13.2. In the event a Party discloses Confidential Information of the other Party pursuant to Clause 13.1, that Party shall procure that the recipient of the Confidential Information is bound by appropriate confidentiality agreements and commitments at least as restrictive as the provisions hereof.

13.3. For the purpose of these GTC, Confidential Information shall not include any information which:

(a) is or has become generally available to the public other than as a result of unauthorised disclosure by the recipient or persons to whom such recipient has made the information available;

(b) was received by its recipient on a non-confidential basis, prior to receipt from the other Party, from a third party lawfully possessing and lawfully entitled to disclose such information; or

(c) is required to be released by law, under a court order or an administrative proceeding, or by another appropriate regulatory body, provided however that the Party that is bound by such law, court order or administrative proceeding shall notify, to the extent legally permissible, the other Party promptly in writing of the existence, the terms and circumstances of such requirement so that the other Party may seek any appropriate protective order and/or take any other action (in respect of which it agrees to cooperate in good faith) to limit the potential disclosure of such Confidential Information.

13.4. The obligations under this Clause 13 shall remain in effect and shall survive the termination of the License and the access to and the use of the Platform.

14. AMENDMENT AND ASSIGNMENT

14.1. Try and Review may amend any of these GTC at any time with immediate effect to reflect any changes to applicable Taxes or to comply with any applicable laws and regulations. Any such changes shall be effective and binding on the Customer from the time at which Try and Review notifies the Customer of such changes.

14.2. In addition to Try and Review’s right to amend these GTC under Clause 14.1 above, Try and Review may amend any of these GTC by providing fifteen (15) calendar days’ prior written notice to the Customer.

14.3. If Try and Review makes any changes to these GTC in accordance with Clause 14.2 above and the Customer does not wish to be bound by such changes, the Customer will be entitled to terminate the License by way of written notice to Try and Review within fifteen (15) calendar days of Try and Review’s notice to the Customer amending the GTC. If Try and Review does not receive the Customer’s notification to terminate the License within fifteen (15) calendar days of Try and Review’s notice to the Customer amending these GTC, the Customer will be deemed to have accepted the amendments.
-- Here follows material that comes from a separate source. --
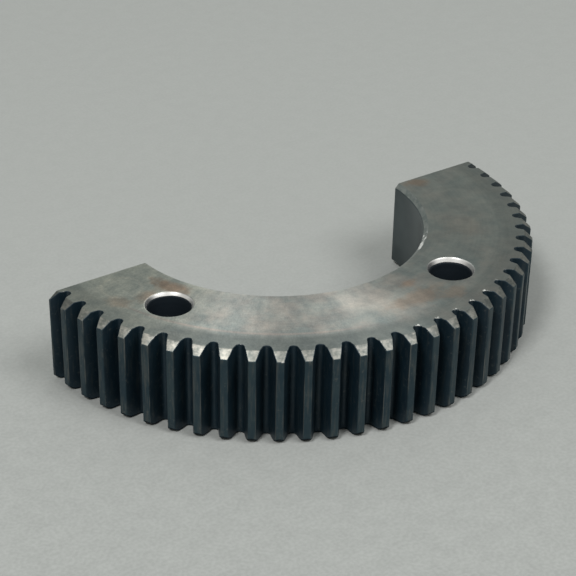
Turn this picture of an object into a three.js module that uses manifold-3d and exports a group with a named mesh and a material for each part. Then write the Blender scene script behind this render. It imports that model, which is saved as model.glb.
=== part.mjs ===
// A gear segment: one half of a spur ring gear, sawn through near its centre.
//
// It is a single piece of machined steel. The blank is turned with chamfers at the
// tooth tips and at the bore, involute tooth spaces are cut round it, two
// countersunk screw holes go through its flat, and a saw cut leaves both end faces
// in one plane. Millimetres, +Z up. The part rests on its bottom face at z = 0, the
// end faces run along X and look towards +Y, and the teeth look towards -Y. The
// origin is the bottom centre of the part's box.

import Module from 'manifold-3d';
import * as THREE from 'three';
import { mergeVertices } from 'three/addons/utils/BufferGeometryUtils.js';

// Tooth system: 20 diametral pitch, which is module 1.27.
const MODULE = 1.27;
const TEETH_IN_FULL_RING = 65;
const PRESSURE_ANGLE = THREE.MathUtils.degToRad(20);
const PITCH_RADIUS = (MODULE * TEETH_IN_FULL_RING) / 2;
const BASE_RADIUS = PITCH_RADIUS * Math.cos(PRESSURE_ANGLE);
const TIP_RADIUS = PITCH_RADIUS + 0.93 * MODULE;
const ROOT_RADIUS = PITCH_RADIUS - 1.25 * MODULE;
const ROOT_FILLET = 0.6;
const TOOTH_ANGLE = (2 * Math.PI) / TEETH_IN_FULL_RING;

// The tooth spaces that the half ring keeps. Angles run counterclockwise from +X.
const SPACE_COUNT = 32;
const FIRST_SPACE_ANGLE = THREE.MathUtils.degToRad(183.9);

// The blank.
const FACE_WIDTH = 15.5;
const TOP_TIP_CHAMFER = { radial: 1.45, axial: 1.15 };
const BOTTOM_TIP_CHAMFER = { radial: 0.95, axial: 0.85 };
const BORE_RADIUS = 24.6;
const TOP_BORE_CHAMFER = 0.8;
const BOTTOM_BORE_CHAMFER = 0.9;

// The saw cut lies this far from the gear axis, on the segment's side of it.
const CUT_OFFSET = 1.1;

// Two screw holes on one circle, with a small steep countersink at both faces. The
// second hole is sunk deeper than the first.
const HOLE_CIRCLE_RADIUS = 32.15;
const HOLE_RADIUS = 3.3;
const SINK_RADIUS = 3.74;
const HOLES = [
  { angle: THREE.MathUtils.degToRad(205.9), sinkDepth: 0.7 },
  { angle: THREE.MathUtils.degToRad(294.8), sinkDepth: 0.95 },
];

// Facets: the blank has two per tooth, with a corner on each tooth's centre line.
const BLANK_SEGMENTS = 2 * TEETH_IN_FULL_RING;
const HOLE_SEGMENTS = 48;
const FLANK_STEPS = 6;
const FILLET_STEPS = 3;

// How far every cutting tool runs past the surface it breaks through.
const OVERRUN = 2;

// The distance from the gear axis to the middle of the part's box.
const AXIS_TO_ORIGIN = (TIP_RADIUS + CUT_OFFSET) / 2;

const wasm = await Module();
wasm.setup();

function toSolid(geometry) {
  geometry.deleteAttribute('normal');
  geometry.deleteAttribute('uv');
  const merged = mergeVertices(geometry);
  return new wasm.Manifold(new wasm.Mesh({
    numProp: 3,
    vertProperties: new Float32Array(merged.attributes.position.array),
    triVerts: new Uint32Array(merged.index.array),
  }));
}

function toGeometry(solid) {
  const { vertProperties, triVerts } = solid.getMesh();
  const geometry = new THREE.BufferGeometry();
  geometry.setAttribute('position', new THREE.BufferAttribute(vertProperties, 3));
  geometry.setIndex(new THREE.BufferAttribute(triVerts, 1));
  geometry.computeVertexNormals();
  return geometry;
}

// A solid of revolution about Z from [radius, height] pairs. A profile goes up its
// outer side, and either closes on itself or starts and ends on the axis.
function turned(profile, segments, startAngle = 0) {
  const points = profile.map(([radius, height]) => new THREE.Vector2(radius, height));
  const geometry = new THREE.LatheGeometry(points, segments, startAngle + Math.PI / 2);
  return toSolid(geometry.rotateX(Math.PI / 2));
}

function blank() {
  const topBoreRim = BORE_RADIUS + TOP_BORE_CHAMFER;
  const bottomBoreRim = BORE_RADIUS + BOTTOM_BORE_CHAMFER;
  return turned([
    [bottomBoreRim, 0],
    [TIP_RADIUS - BOTTOM_TIP_CHAMFER.radial, 0],
    [TIP_RADIUS, BOTTOM_TIP_CHAMFER.axial],
    [TIP_RADIUS, FACE_WIDTH - TOP_TIP_CHAMFER.axial],
    [TIP_RADIUS - TOP_TIP_CHAMFER.radial, FACE_WIDTH],
    [topBoreRim, FACE_WIDTH],
    [BORE_RADIUS, FACE_WIDTH - TOP_BORE_CHAMFER],
    [BORE_RADIUS, BOTTOM_BORE_CHAMFER],
    [bottomBoreRim, 0],
  ], BLANK_SEGMENTS, FIRST_SPACE_ANGLE);
}

function involute(radius) {
  const pressure = Math.acos(BASE_RADIUS / radius);
  return Math.tan(pressure) - pressure;
}

// Half of a tooth space's angle at a radius, from its centre line to a flank.
function halfSpace(radius) {
  return TOOTH_ANGLE / 4 + involute(radius) - involute(PITCH_RADIUS);
}

// The root fillet touches the root circle and the flank. Its centre lies on the
// flank's normal, which is a tangent of the base circle, one fillet beyond the flank.
function rootFillet() {
  const centreRadius = ROOT_RADIUS + ROOT_FILLET;
  const centreTangent = Math.sqrt(centreRadius ** 2 - BASE_RADIUS ** 2);
  const touchTangent = centreTangent - ROOT_FILLET;
  const touchRoll = touchTangent / BASE_RADIUS;
  const normalAngle = halfSpace(BASE_RADIUS) + touchRoll;
  const centreAngle = normalAngle - Math.atan(centreTangent / BASE_RADIUS);
  return {
    x: centreRadius * Math.cos(centreAngle),
    y: centreRadius * Math.sin(centreAngle),
    touchRadius: Math.hypot(BASE_RADIUS, touchTangent),
    flankEnd: Math.PI / 2 + normalAngle,
    rootEnd: Math.PI + centreAngle,
    centreAngle,
  };
}

// The outline of one tooth space, centred on +X: out past the tips along both flanks.
function spaceOutline() {
  const fillet = rootFillet();
  const outerRadius = TIP_RADIUS + OVERRUN;
  const radii = Array.from({ length: FLANK_STEPS }, (_, step) => (
    THREE.MathUtils.lerp(outerRadius, fillet.touchRadius, step / FLANK_STEPS)
  ));
  const flank = radii.map((radius) => ({ radius, angle: halfSpace(radius) }));
  const outline = new THREE.Shape();
  for (const [index, { radius, angle }] of flank.entries()) {
    const draw = index === 0 ? 'moveTo' : 'lineTo';
    outline[draw](radius * Math.cos(angle), -radius * Math.sin(angle));
  }
  outline.absarc(fillet.x, -fillet.y, ROOT_FILLET, -fillet.flankEnd, -fillet.rootEnd, true);
  outline.absarc(0, 0, ROOT_RADIUS, -fillet.centreAngle, fillet.centreAngle, false);
  outline.absarc(fillet.x, fillet.y, ROOT_FILLET, fillet.rootEnd, fillet.flankEnd, true);
  for (const { radius, angle } of flank.reverse()) {
    outline.lineTo(radius * Math.cos(angle), radius * Math.sin(angle));
  }
  return outline;
}

function spaceCutters() {
  const geometry = new THREE.ExtrudeGeometry(spaceOutline(), {
    depth: FACE_WIDTH + 2 * OVERRUN,
    curveSegments: FILLET_STEPS,
    bevelEnabled: false,
  });
  geometry.translate(0, 0, -OVERRUN);
  return Array.from({ length: SPACE_COUNT }, (_, index) => (
    toSolid(geometry.clone().rotateZ(FIRST_SPACE_ANGLE + index * TOOTH_ANGLE))
  ));
}

function holeCutter({ angle, sinkDepth }) {
  const slope = (SINK_RADIUS - HOLE_RADIUS) / sinkDepth;
  const wideRadius = SINK_RADIUS + OVERRUN * slope;
  return turned([
    [0, -OVERRUN],
    [wideRadius, -OVERRUN],
    [HOLE_RADIUS, sinkDepth],
    [HOLE_RADIUS, FACE_WIDTH - sinkDepth],
    [wideRadius, FACE_WIDTH + OVERRUN],
    [0, FACE_WIDTH + OVERRUN],
  ], HOLE_SEGMENTS).translate([
    HOLE_CIRCLE_RADIUS * Math.cos(angle),
    HOLE_CIRCLE_RADIUS * Math.sin(angle),
    0,
  ]);
}

// The half of the ring that the saw cut takes away.
function otherHalf() {
  const size = 2 * (TIP_RADIUS + OVERRUN);
  const height = FACE_WIDTH + 2 * OVERRUN;
  const box = new THREE.BoxGeometry(size, size, height);
  return toSolid(box.translate(0, size / 2 - CUT_OFFSET, FACE_WIDTH / 2));
}

function gearSegment() {
  const cutters = [otherHalf(), ...spaceCutters(), ...HOLES.map(holeCutter)];
  const solid = cutters.reduce((body, cutter) => body.subtract(cutter), blank());
  const steel = new THREE.MeshStandardMaterial({
    color: 0x70766f,
    roughness: 0.45,
    metalness: 1,
  });
  const mesh = new THREE.Mesh(toGeometry(solid), steel);
  mesh.name = 'gear_segment';
  mesh.position.set(0, AXIS_TO_ORIGIN, 0);
  return mesh;
}

const part = new THREE.Group();
part.add(gearSegment());

export default part;
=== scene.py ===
import math

import bpy
import numpy as np
from mathutils import Matrix, Vector, noise
from mathutils.geometry import delaunay_2d_cdt


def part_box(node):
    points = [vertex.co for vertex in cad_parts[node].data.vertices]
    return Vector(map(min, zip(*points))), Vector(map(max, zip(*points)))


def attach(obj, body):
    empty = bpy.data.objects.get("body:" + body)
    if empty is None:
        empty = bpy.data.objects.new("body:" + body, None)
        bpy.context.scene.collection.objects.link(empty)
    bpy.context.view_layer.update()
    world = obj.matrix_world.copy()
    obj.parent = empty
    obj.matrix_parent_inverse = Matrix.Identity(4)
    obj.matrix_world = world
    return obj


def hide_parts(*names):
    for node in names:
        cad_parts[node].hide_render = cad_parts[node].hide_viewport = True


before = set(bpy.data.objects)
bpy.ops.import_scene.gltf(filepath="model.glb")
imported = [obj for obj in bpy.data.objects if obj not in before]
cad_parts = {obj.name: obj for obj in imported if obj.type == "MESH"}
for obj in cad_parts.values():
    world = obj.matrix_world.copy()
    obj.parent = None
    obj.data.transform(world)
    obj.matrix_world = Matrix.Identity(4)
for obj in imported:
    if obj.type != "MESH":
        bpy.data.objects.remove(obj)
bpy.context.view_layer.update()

# A steel gear segment, half of a split spur ring gear. One fine mesh takes the place
# of the CAD node: true arcs and involutes, worn edges, and a material for each kind of
# surface. All lengths are metres.

MM = 0.001
NODE = "gear_segment"
PIECE = "gear_segment_steel"

# ---------------------------------------------------------------- driving dimensions

NODE_LOW, NODE_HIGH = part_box(NODE)
BOTTOM = NODE_LOW.z
TOP = NODE_HIGH.z

MODULE = 1.27 * MM
TEETH_IN_FULL_RING = 65
PRESSURE_ANGLE = math.radians(20)
PITCH_RADIUS = MODULE * TEETH_IN_FULL_RING / 2
BASE_RADIUS = PITCH_RADIUS * math.cos(PRESSURE_ANGLE)
TIP_RADIUS = PITCH_RADIUS + 0.93 * MODULE
ROOT_RADIUS = PITCH_RADIUS - 1.25 * MODULE
ROOT_FILLET = 0.6 * MM
TOOTH_ANGLE = math.tau / TEETH_IN_FULL_RING
SPACE_COUNT = 32
FIRST_SPACE_ANGLE = math.radians(183.9)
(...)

14.4. Neither Party may assign any of its rights or obligations hereunder, whether by operation of law or otherwise, without the other Party’s prior written consent (not to be unreasonably withheld); provided, however, either Party may assign this License in its entirety, without the other Party’s consent to its Affiliate or in connection with a merger, acquisition, corporate reorganization, or sale of all or substantially all of its assets. Notwithstanding the foregoing, if a Party is acquired by, sells substantially all of its assets to, or undergoes a change of control in favor of, a direct competitor of the other party, then such other party may terminate the License upon written notice. In the event of such a termination, Try and Review will refund Customer any prepaid fees covering the remainder of all services included in all ongoing subscriptions for the period after the effective date of such termination. Subject to the foregoing, the License will bind and inure to the benefit of the Parties, their respective successors and permitted assigns.

15. WAIVER

No forbearance, delay or indulgence by either Party in enforcing the provisions of these GTC shall prejudice or restrict the rights of that Party nor shall any waiver of its rights in relation to a breach of these GTC operate as a waiver of any subsequent breach and no right, power or remedy given to or reserved by either Party under these GTC is exclusive of any other right, power or remedy available to that Party and each such right, power or remedy shall be cumulative.

16. ENTIRE AGREEMENT

These GTC set out the entire agreement and understanding between the Parties in respect of the subject matter hereof and supersedes and replaces any and all former warranties, representations, undertaking, understandings and agreement, whether oral or written, relating to such subject matter.

17. SEVERABILITY

If any provision of these GTC is held to be invalid or unenforceable, then such provision shall (so far as it is invalid or unenforceable) be given no effect and shall be deemed not to be included in these GTC but without invalidating any of the remaining provisions of these GTC. The Parties shall then use all reasonable endeavours to replace the invalid or unenforceable provisions by a valid and enforceable substitute provision the effect or which is as close as possible to the intended effect of the invalid or unenforceable provision.

18. SURVIVAL

Termination shall not prejudice or affect any right of action or remedy which shall have accrued or shall thereafter accrue to either Party and all provisions which are to survive the termination of the License or which are implied to survive shall remain in full force and effect. For the avoidance of doubt, the right to claim loss or damage arising from an event which caused a breach of contract is expressly reserved.

19. RIGHTS OF THIRD PARTY

These GTC do not create or confer any rights or benefits enforceable by any person not a party to it.

20. GOVERNING LAW AND COMPETENT JURISDICTION

20.1. These GTC, and all matters arising out of or in connection with them, shall be governed by and construed in all respects in accordance with Singapore law.

20.2. Each Party hereby irrevocably agrees that the Singapore Court shall have exclusive jurisdiction to hear and determine any suit, action or proceedings and to settle any dispute which may arise out of or in connection with the License and these GTC and for such purposes hereby irrevocably submits to the exclusive jurisdiction of such courts. Each Party irrevocably waives any objection which it may have now or in the future to the Singapore Court being nominated for the purpose of this clause on the ground of venue or otherwise and agrees not to claim that any such court is not a convenient or appropriate forum.

21. NOTIFICATION

Each notice, demand or other communication to be given or made under these GTC shall be in writing by electronic mail at the electronic mail address set out in the relevant features of the Platform (or to such electronic mail address as any Party may from time to time notify the others).

A notice so served by electronic mail shall be deemed to have been given, at the time such communication is sent provided that no notification was received by the sender that the electronic mail was undeliverable, provided that in case where delivery by electronic mail occurs after 6.00 pm on a Business Day or on a day which is not a Business Day, a service of electronic mail shall be deemed to occur at 9.00 am on the next following Business Day.